What is the wash-sale rule and how does it affect tax-loss harvesting?
The wash-sale rule disallows a capital loss if you repurchase a substantially identical security within 30 days before or after the sale. To preserve the tax loss while maintaining market exposure, you can replace the sold fund with a similar but not identical fund — for example, swapping one S&P 500 index fund for a total market fund from a different provider.
How much drift should I tolerate before rebalancing?
Most practitioners use a 5% absolute drift threshold per asset class as a trigger — meaning if your target equity weight is 60% and it rises to 65% or falls to 55%, you rebalance. This balances portfolio discipline with transaction and tax efficiency, and tends to outperform rigid annual calendar rebalancing.
Can I rebalance without selling anything at all?
In many cases, yes. Directing new contributions, reinvested dividends, and interest payments toward underweight assets can correct moderate drift without any sales. This works best during the accumulation phase when regular contributions are large relative to portfolio size.
Is tax-loss harvesting worth doing if my gains are small?
It depends on the size of the loss and your tax bracket. Even if your realized gains are modest, harvested losses carry forward to offset future gains — so the benefit doesn’t expire in a single year. For investors in higher brackets, even a $5,000 harvested loss can save $750 to $1,000 in taxes, which is worth a few minutes of transaction work.
Should I rebalance more frequently when markets are volatile?
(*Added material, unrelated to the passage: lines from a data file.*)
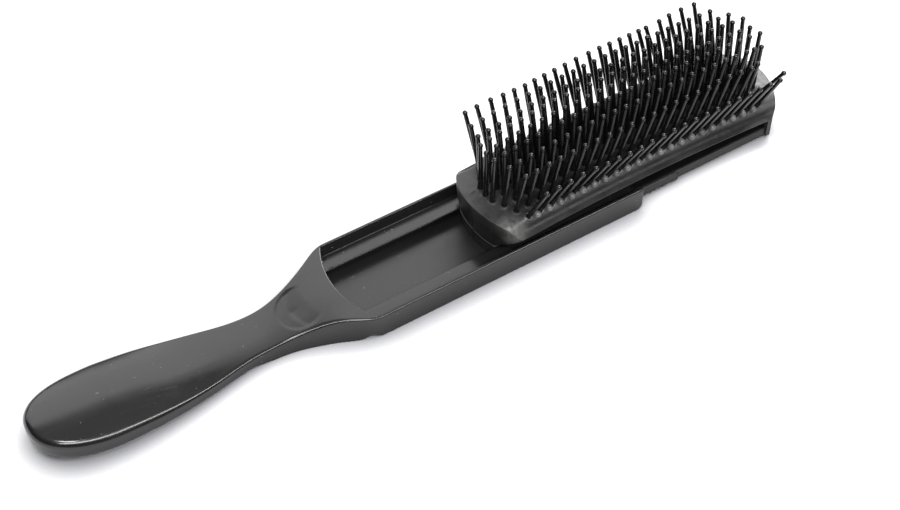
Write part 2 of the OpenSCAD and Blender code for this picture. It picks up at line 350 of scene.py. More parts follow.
def rubber_inner():
    """The cushion's lower parts: the same rubber, cleaner and darker where the rails keep it covered."""
    m, t, bs, co = nt("cushion_rubber_inner")
    v = co.outputs["Object"]
    mott = noise(t, v, 120, 5, 0.6)
    fine = noise(t, v, 1300, 4, 0.65)
    col = mixc(t, remap(t, mott, 0.35, 0.7, 0.0, 1.0), (0.006, 0.0059, 0.0058), (0.015, 0.0148, 0.0146))
    sep = t.nodes.new("ShaderNodeSeparateXYZ")
    t.links.new(v, sep.inputs[0])
    groove = mathn(t, "MULTIPLY", remap(t, mathn(t, "ABSOLUTE", sep.outputs[1]), 0.0140, 0.0150, 1.0, 0.0), remap(t, sep.outputs[0], 0.002, 0.010, 0.0, 1.0))
    gm = t.nodes.new("ShaderNodeMix")
    gm.data_type = "RGBA"
    t.links.new(mathn(t, "MULTIPLY", groove, 0.85), gm.inputs[0])
    t.links.new(col, gm.inputs[6])
    gm.inputs[7].default_value = (0.0016, 0.0016, 0.0016, 1)
    t.links.new(gm.outputs[2], bs.inputs["Base Color"])
    t.links.new(remap(t, groove, 0.0, 1.0, 0.5, 0.12), bs.inputs["Specular IOR Level"])
    t.links.new(remap(t, mathn(t, "ADD", mott, fine), 0.7, 1.3, 0.48, 0.66), bs.inputs["Roughness"])
    n1 = bump(t, fine, 0.30, 0.00005)
    n2 = bump(t, mott, 0.25, 0.0003, n1)
    t.links.new(n2, bs.inputs["Normal"])
    return m


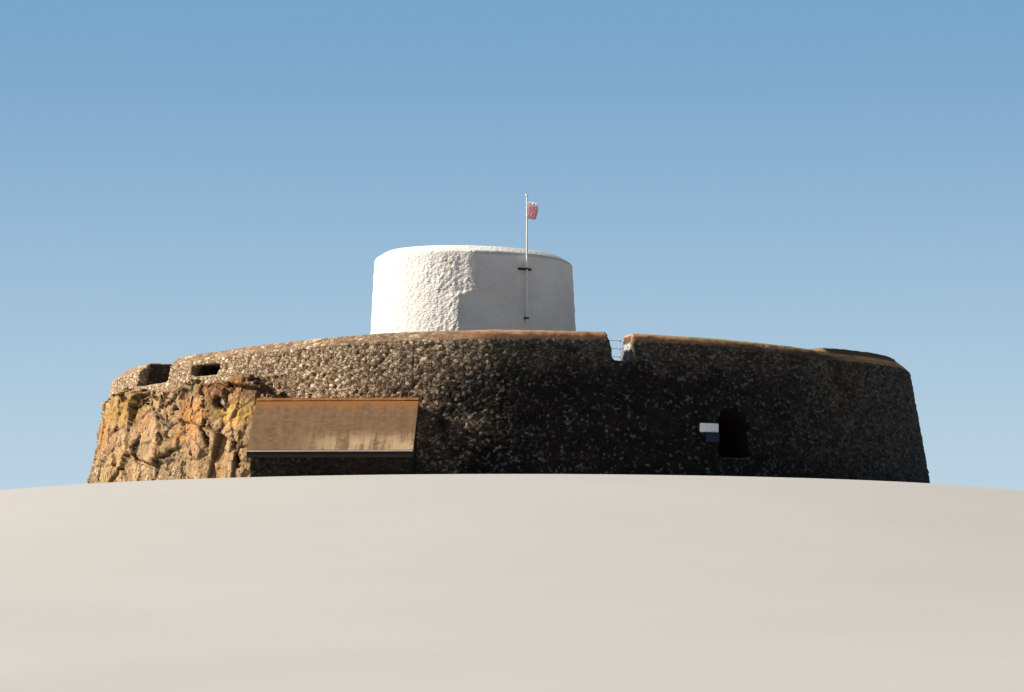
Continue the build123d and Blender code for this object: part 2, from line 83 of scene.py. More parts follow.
# %% Wrap a socket for arithmetic
class Wire:
    """A socket of a node tree that can be used in a Python expression."""

    def __init__(self, socket):
        self.socket = socket
        self.tree = socket.id_data

    def node(self, kind, settings, sockets, output=0):
        return add_node(self.tree, kind, settings, sockets, output)

    def maths(self, operation, *values):
        return self.node("ShaderNodeMath", {"operation": operation}, dict(enumerate(values)))

    def __add__(self, other):
        return self.maths("ADD", self, other)

    def __radd__(self, other):
        return self.maths("ADD", other, self)

    def __sub__(self, other):
        return self.maths("SUBTRACT", self, other)

    def __rsub__(self, other):
        return self.maths("SUBTRACT", other, self)

    def __mul__(self, other):
        return self.maths("MULTIPLY", self, other)

    def __rmul__(self, other):
        return self.maths("MULTIPLY", other, self)

    def __pow__(self, other):
        return self.maths("POWER", self, other)

    def smooth(self, low, high):
        """0 below low, 1 above high, and a smooth step between. Low may be the higher, to turn it round."""
        return self.node("ShaderNodeMapRange", {"interpolation_type": "SMOOTHSTEP"},
                         {"Value": self, "From Min": low, "From Max": high})

    def size(self):
        """The number without its sign."""
        return self.maths("ABSOLUTE", self)

    def at_least(self, other):
        """The larger of the number and another."""
        return self.maths("MAXIMUM", self, other)

    def vector(self, operation, other):
        return self.node("ShaderNodeVectorMath", {"operation": operation}, {0: self, 1: other})

    def scaled(self, factor):
        return self.node("ShaderNodeVectorMath", {"operation": "SCALE"}, {0: self, "Scale": factor})

    def beside(self, output):
        """Another output of the node that this one comes from."""
        return Wire(self.socket.node.outputs[output])

    def part(self, axis):
        """One of the three numbers of a vector or colour."""
        return self.node("ShaderNodeSeparateXYZ", {}, {0: self}, axis)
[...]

Not necessarily — but volatility does create opportunities worth monitoring. Sharp market swings can push allocations outside your drift threshold faster than calm periods, and they simultaneously generate tax-loss harvesting windows that may not last long. Rather than rebalancing more often on a calendar basis, consider checking your allocation against your thresholds whenever a major market move occurs. That way you’re responding to actual drift, not arbitrary timing, while capturing any tax advantages the volatility creates.